Asıl iyilik, o kimsenin yaptığıdır ki, Allah’a ahiret gününe, meleklere, kitaplara, peygamberlere inanır.

(Allah’ın rızasını gözeterek) yakınlara, yetimlere, yoksullara, yolda kalmışlara, dilenenlere ve kölelere sevdiği maldan harcar, namaz kılar, zekât verir.

Antlaşma yaptığı zaman sözlerini yerine getirir.

Sıkıntı, hastalık ve savaş zamanlarında sabreder.

İşte doğru olanlar, bu vasıfları taşıyandır.

Muttakiler (Allah’tan korkan) ancak onlardır!

(Bakara, 177)

 

Hz. Peygamber, yeni Müslüman olan bazı kimselerden Allah’ın birliğine inanıp O’na ibadette bulunmalarını ve namaz kılmaları yanında dilencilik yapmayacaklarına dair söz almıştır.

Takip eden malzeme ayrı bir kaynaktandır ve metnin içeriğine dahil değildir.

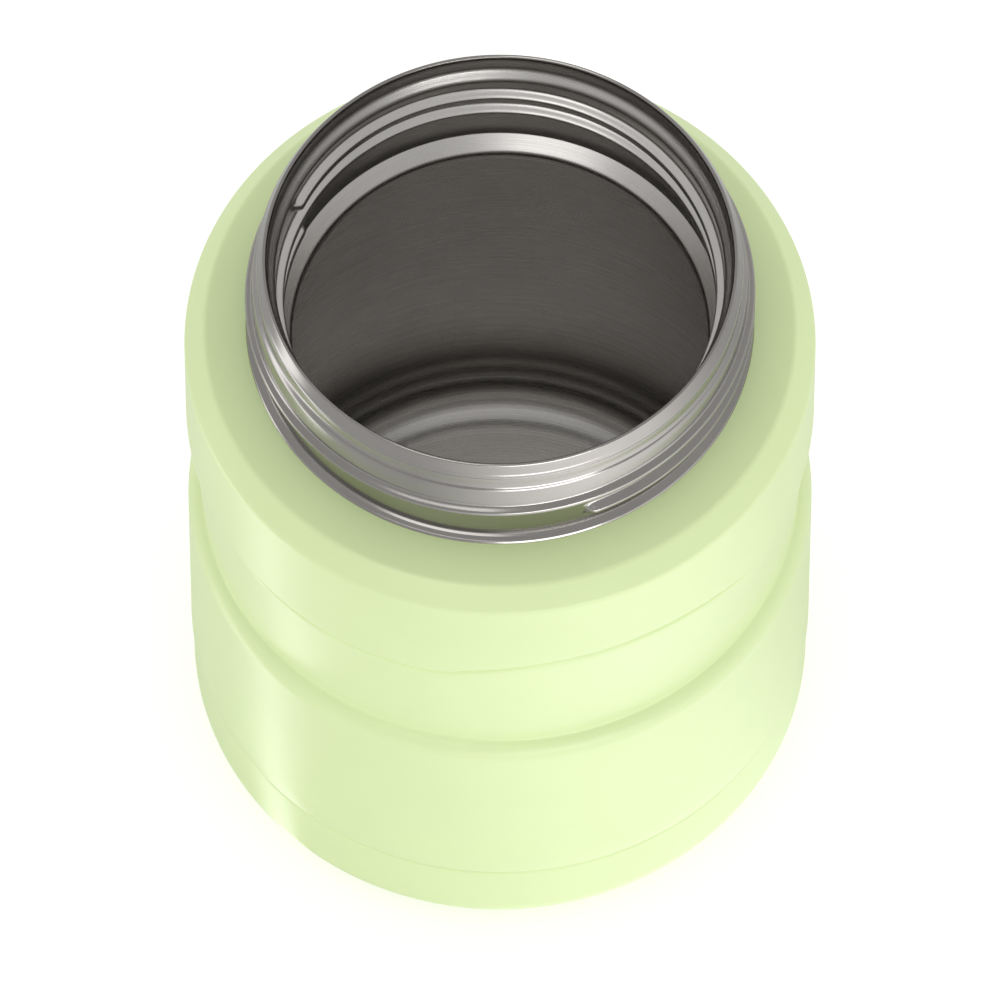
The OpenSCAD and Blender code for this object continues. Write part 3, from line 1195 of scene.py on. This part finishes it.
def tent_world(horizon, zenith, in_gloss):
    """World light that dims from the horizon to overhead, and is even in glosses."""
    world = bpy.data.worlds.new("studio_world")
    bpy.context.scene.world = world
    world.use_nodes = True
    tree = world.node_tree
    tree.nodes.clear()
    output = tree.nodes.new("ShaderNodeOutputWorld")
    light = tree.nodes.new("ShaderNodeBackground")
    coords = tree.nodes.new("ShaderNodeTexCoord")
    parts = tree.nodes.new("ShaderNodeSeparateXYZ")
    below_top = tree.nodes.new("ShaderNodeMapRange")
    below_top.inputs["From Min"].default_value = 1.0
    below_top.inputs["From Max"].default_value = 0.0
    curve = tree.nodes.new("ShaderNodeMath")
    curve.operation = "POWER"
    curve.inputs[1].default_value = 2.5
    level = tree.nodes.new("ShaderNodeMapRange")
    level.inputs["To Min"].default_value = zenith
    level.inputs["To Max"].default_value = horizon
    tree.links.new(coords.outputs["Generated"], parts.inputs["Vector"])
    tree.links.new(parts.outputs["Z"], below_top.inputs["Value"])
    tree.links.new(below_top.outputs["Result"], curve.inputs[0])
    tree.links.new(curve.outputs["Value"], level.inputs["Value"])
    path = tree.nodes.new("ShaderNodeLightPath")
    pick = tree.nodes.new("ShaderNodeMix")
    pick.data_type = "FLOAT"
    pick.inputs["B"].default_value = in_gloss
    tree.links.new(path.outputs["Is Glossy Ray"], pick.inputs["Factor"])
    tree.links.new(level.outputs["Result"], pick.inputs["A"])
    tree.links.new(pick.outputs["Result"], light.inputs["Strength"])
    tree.links.new(light.outputs["Background"], output.inputs["Surface"])


class JAR_OT_studio(bpy.types.Operator):
    """Sets the floor, the lamps and the camera"""

    bl_idname = "jar.studio"
    bl_label = "Studio"

    def execute(self, context):
        pale_floor()
        tent_world(horizon=2.05, zenith=0.73, in_gloss=0.74)
        softbox("high_key", -22, 42, 1.7, size=(1.0, 0.65), brightness=1.6, fills=False)
        softbox("low_key", 17, 4, 1.5, size=(0.9, 0.24), brightness=5.2)
        softbox("left_rim", -118, 5, 1.5, size=(0.6, 0.3), brightness=3.2, shines=False)
        softbox("right_rim", 118, 5, 1.5, size=(0.6, 0.3), brightness=2.2, shines=False)
        camera = bpy.data.cameras.new("studio_camera")
        camera.sensor_width = 36
        camera.lens = CAMERA_LENS
        camera.clip_start = 0.05
        camera.clip_end = 50
        holder = bpy.data.objects.new("studio_camera", camera)
        holder.location = (
            0,
            -CAMERA_DISTANCE * math.cos(CAMERA_TILT),
            CAMERA_AIM_Z + CAMERA_DISTANCE * math.sin(CAMERA_TILT),
        )
        holder.rotation_euler = (math.pi / 2 - CAMERA_TILT, 0, 0)
        context.scene.collection.objects.link(holder)
        context.scene.camera = holder
        context.scene.view_settings.view_transform = "Standard"
        return {"FINISHED"}


class JAR_PT_panel(bpy.types.Panel):
    """Lists the jar's sizes, colours and pieces"""

    bl_idname = "JAR_PT_panel"
    bl_label = "Food Jar"
    bl_space_type = "VIEW_3D"
    bl_region_type = "UI"
    bl_category = "Food Jar"

    def draw(self, context):
        layout = self.layout
        for group in (context.scene.jar_sizes, context.scene.jar_finishes):
            box = layout.box()
            for prop in group.bl_rna.properties:
                if prop.identifier not in ("rna_type", "name"):
                    box.prop(group, prop.identifier)
        for step in STEPS:
            layout.operator(step.bl_idname)


STEPS = (
    JAR_OT_finishes,
    JAR_OT_painted_barrel,
    JAR_OT_base_cup,
    JAR_OT_screw_neck,
    JAR_OT_food_liner,
    JAR_OT_liner_floor,
    JAR_OT_vacuum_parts,
    JAR_OT_studio,
)
CLASSES = (JarSizes, JarFinishes, *STEPS, JAR_PT_panel)


def register():
    for cls in CLASSES:
        bpy.utils.register_class(cls)
    bpy.types.Scene.jar_sizes = bpy.props.PointerProperty(type=JarSizes)
    bpy.types.Scene.jar_finishes = bpy.props.PointerProperty(type=JarFinishes)


def unregister():
    del bpy.types.Scene.jar_finishes
    del bpy.types.Scene.jar_sizes
    for cls in reversed(CLASSES):
        bpy.utils.unregister_class(cls)


def main():
    """Builds the jar, piece by piece."""
    register()
    for step in STEPS:
        area, name = step.bl_idname.split(".")
        getattr(getattr(bpy.ops, area), name)()


if __name__ == "__main__":
    main()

(Müslim, zekât, 108 – İbn Mace, Cihad, 4 – Ebu Davut, zekât, 27)

 

Ayrıca hadislerde şeref ve haysiyeti koruyan fakirle yoksulluğu istismar eden ve dilenmeyi bir kazanç yolu görenler arasındaki ahlaki farka dikkat çekilmiştir.

(Müslim, zekât, 102)

 

Elinin emeğiyle geçinme imkânı varken dilenenlerin, özellikle mal biriktirmek için avuç açıp isteyenlerin aslında cehennem ateşi talep ettikleri bildirilmiştir.

(Müslim, zekât, 105)

 

Bunların dünyada yüzsüzlük ederek dilenmelerine karşılık ahirette yüz etleri soyulmuş olarak Allah’ın huzuruna çıkacakları ifade olunmuştur.

(Buhari, zekât, 52 – Müslim zekât, 103-104)

 

İnsanlarda dâhil olmak üzere bütün canlıların rızkının Allah tarafından verileceği bilincinde olan bir Müslüman dilencilik yapamaz.

 

“ Yeryüzünde yürüyen her canlının rızkı, yalnızca Allah’ın üzerinedir.

Allah o canlının durduğu yeri ve sonunda bırakılacağı mekânı bilir.

(Bunların) hepsi açık bir kitaptadır. (Levh-i mahfuz)

(Hud, 6)

 

(Dr. Mehmet Canbulat çalışmasından alınmıştır. D.İ.B. Dini kavramlar sözlüğü)

 

Tanrı bir olduğundan her şey birbiri ile ilgili ve ilişki içinde olduğundan alıp verme doğal olarak kabul etmelisin.

Tanrı sebeplerle seni mızıklandırır.

Sebep insan da olur, tarla da olur, ticaret de olur, sanat da olur.

Direk Tanrıdan gelmez.

Tanrı vereceğini çalışmanın içine koyarak verir.